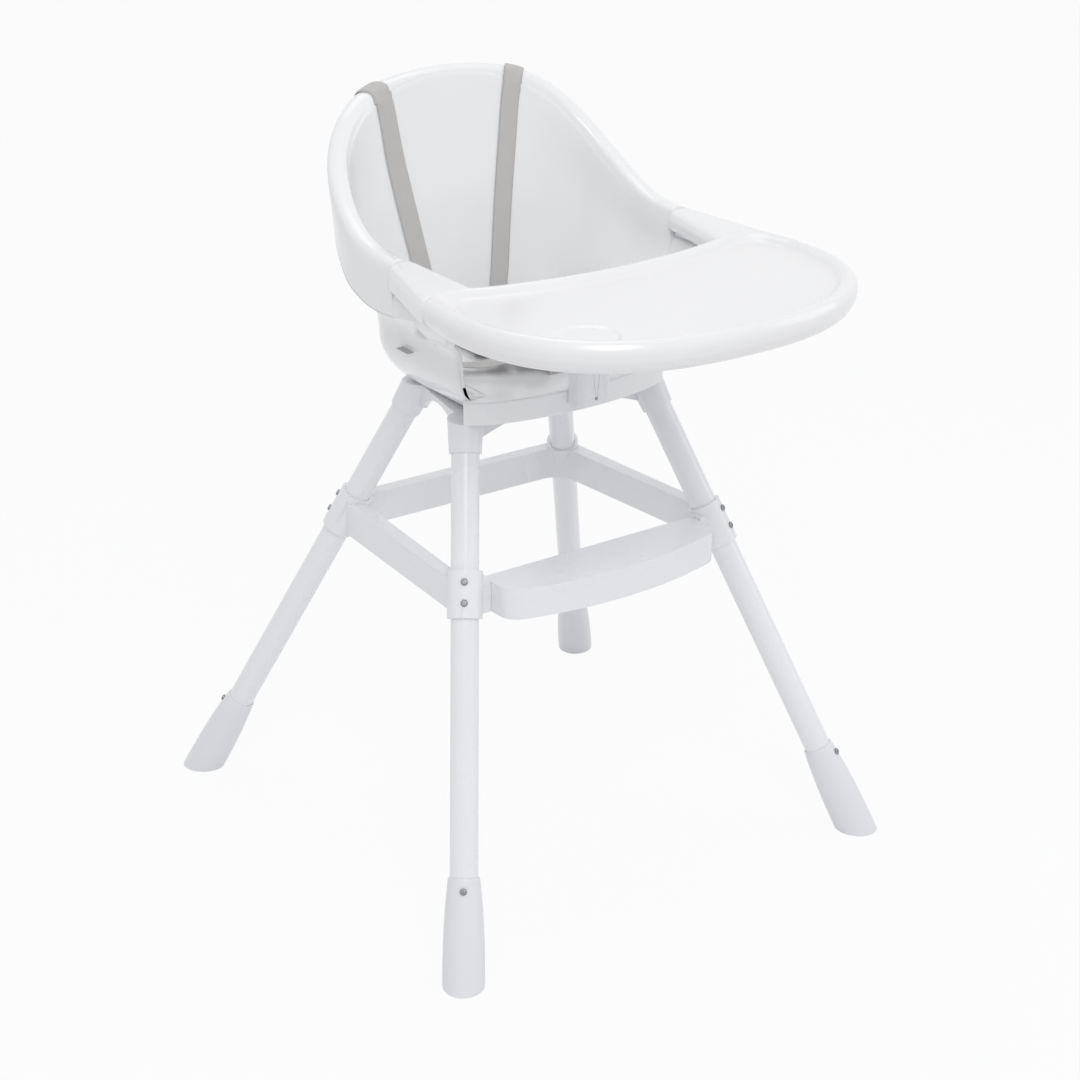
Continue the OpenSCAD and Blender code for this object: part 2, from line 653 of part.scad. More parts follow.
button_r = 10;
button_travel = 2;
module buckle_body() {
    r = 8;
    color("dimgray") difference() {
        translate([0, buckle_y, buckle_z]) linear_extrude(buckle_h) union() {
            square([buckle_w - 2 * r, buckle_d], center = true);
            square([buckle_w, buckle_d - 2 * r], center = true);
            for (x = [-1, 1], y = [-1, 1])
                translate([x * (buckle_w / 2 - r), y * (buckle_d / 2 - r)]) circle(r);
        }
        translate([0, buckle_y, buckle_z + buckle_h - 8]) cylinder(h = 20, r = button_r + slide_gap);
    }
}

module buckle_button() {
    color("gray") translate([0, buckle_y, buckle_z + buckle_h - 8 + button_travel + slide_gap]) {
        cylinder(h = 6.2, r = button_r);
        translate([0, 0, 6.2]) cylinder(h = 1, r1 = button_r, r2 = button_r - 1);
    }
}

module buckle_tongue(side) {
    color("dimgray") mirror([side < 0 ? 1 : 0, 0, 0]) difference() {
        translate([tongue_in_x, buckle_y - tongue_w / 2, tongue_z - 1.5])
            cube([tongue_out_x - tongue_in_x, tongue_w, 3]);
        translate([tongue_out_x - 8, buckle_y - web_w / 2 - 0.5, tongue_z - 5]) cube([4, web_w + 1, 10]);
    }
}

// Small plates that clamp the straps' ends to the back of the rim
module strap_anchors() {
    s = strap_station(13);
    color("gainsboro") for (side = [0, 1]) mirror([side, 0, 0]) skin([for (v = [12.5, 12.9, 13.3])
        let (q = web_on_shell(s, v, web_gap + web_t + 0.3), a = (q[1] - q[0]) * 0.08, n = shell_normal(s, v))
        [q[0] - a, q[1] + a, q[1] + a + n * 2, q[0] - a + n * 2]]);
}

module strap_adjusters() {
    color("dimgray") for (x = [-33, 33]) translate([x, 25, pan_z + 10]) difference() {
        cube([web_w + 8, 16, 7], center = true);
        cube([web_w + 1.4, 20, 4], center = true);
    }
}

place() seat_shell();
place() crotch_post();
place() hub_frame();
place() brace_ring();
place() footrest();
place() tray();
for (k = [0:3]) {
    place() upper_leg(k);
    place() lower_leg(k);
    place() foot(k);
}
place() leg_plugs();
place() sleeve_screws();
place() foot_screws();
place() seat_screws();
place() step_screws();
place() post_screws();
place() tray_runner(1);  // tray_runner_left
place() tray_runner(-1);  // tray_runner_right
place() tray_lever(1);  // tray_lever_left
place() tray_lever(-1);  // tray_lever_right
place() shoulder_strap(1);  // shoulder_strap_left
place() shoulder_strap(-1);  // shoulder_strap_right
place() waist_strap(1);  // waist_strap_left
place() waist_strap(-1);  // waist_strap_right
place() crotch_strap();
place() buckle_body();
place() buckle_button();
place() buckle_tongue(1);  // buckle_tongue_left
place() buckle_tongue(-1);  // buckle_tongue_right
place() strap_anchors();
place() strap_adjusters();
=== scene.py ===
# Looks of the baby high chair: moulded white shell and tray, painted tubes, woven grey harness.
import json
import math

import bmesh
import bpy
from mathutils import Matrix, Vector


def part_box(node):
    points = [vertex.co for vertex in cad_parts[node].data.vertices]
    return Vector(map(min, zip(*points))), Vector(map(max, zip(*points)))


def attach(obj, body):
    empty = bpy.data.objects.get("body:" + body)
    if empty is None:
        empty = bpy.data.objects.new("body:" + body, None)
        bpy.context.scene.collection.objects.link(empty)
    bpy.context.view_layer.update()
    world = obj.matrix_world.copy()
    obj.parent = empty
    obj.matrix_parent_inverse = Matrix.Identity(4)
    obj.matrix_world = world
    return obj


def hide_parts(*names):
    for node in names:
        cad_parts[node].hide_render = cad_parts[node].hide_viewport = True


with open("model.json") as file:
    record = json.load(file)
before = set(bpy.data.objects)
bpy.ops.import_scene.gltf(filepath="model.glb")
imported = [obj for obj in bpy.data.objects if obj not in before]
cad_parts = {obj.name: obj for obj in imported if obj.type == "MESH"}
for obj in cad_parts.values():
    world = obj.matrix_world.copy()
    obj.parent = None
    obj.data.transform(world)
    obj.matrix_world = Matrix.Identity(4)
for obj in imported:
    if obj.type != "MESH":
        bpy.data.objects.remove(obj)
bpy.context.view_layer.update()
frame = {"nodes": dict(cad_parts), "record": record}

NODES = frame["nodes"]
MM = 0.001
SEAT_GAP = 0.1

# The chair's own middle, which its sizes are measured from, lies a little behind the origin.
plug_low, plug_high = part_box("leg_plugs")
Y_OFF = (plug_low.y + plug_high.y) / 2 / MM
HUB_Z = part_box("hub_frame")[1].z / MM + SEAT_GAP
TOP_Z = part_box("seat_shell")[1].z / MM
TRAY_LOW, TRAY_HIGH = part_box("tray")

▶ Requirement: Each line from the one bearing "place() seat_shell();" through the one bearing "for node in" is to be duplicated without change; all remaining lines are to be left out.

▶ Written reply:
place() seat_shell();
place() crotch_post();
place() hub_frame();
place() brace_ring();
place() footrest();
place() tray();
for (k = [0:3]) {
    place() upper_leg(k);
    place() lower_leg(k);
    place() foot(k);
}
place() leg_plugs();
place() sleeve_screws();
place() foot_screws();
place() seat_screws();
place() step_screws();
place() post_screws();
place() tray_runner(1);  // tray_runner_left
place() tray_runner(-1);  // tray_runner_right
place() tray_lever(1);  // tray_lever_left
place() tray_lever(-1);  // tray_lever_right
place() shoulder_strap(1);  // shoulder_strap_left
place() shoulder_strap(-1);  // shoulder_strap_right
place() waist_strap(1);  // waist_strap_left
place() waist_strap(-1);  // waist_strap_right
place() crotch_strap();
place() buckle_body();
place() buckle_button();
place() buckle_tongue(1);  // buckle_tongue_left
place() buckle_tongue(-1);  // buckle_tongue_right
place() strap_anchors();
place() strap_adjusters();
=== scene.py ===
# Looks of the baby high chair: moulded white shell and tray, painted tubes, woven grey harness.
import json
import math

import bmesh
import bpy
from mathutils import Matrix, Vector


def part_box(node):
    points = [vertex.co for vertex in cad_parts[node].data.vertices]
    return Vector(map(min, zip(*points))), Vector(map(max, zip(*points)))


def attach(obj, body):
    empty = bpy.data.objects.get("body:" + body)
    if empty is None:
        empty = bpy.data.objects.new("body:" + body, None)
        bpy.context.scene.collection.objects.link(empty)
    bpy.context.view_layer.update()
    world = obj.matrix_world.copy()
    obj.parent = empty
    obj.matrix_parent_inverse = Matrix.Identity(4)
    obj.matrix_world = world
    return obj


def hide_parts(*names):
    for node in names:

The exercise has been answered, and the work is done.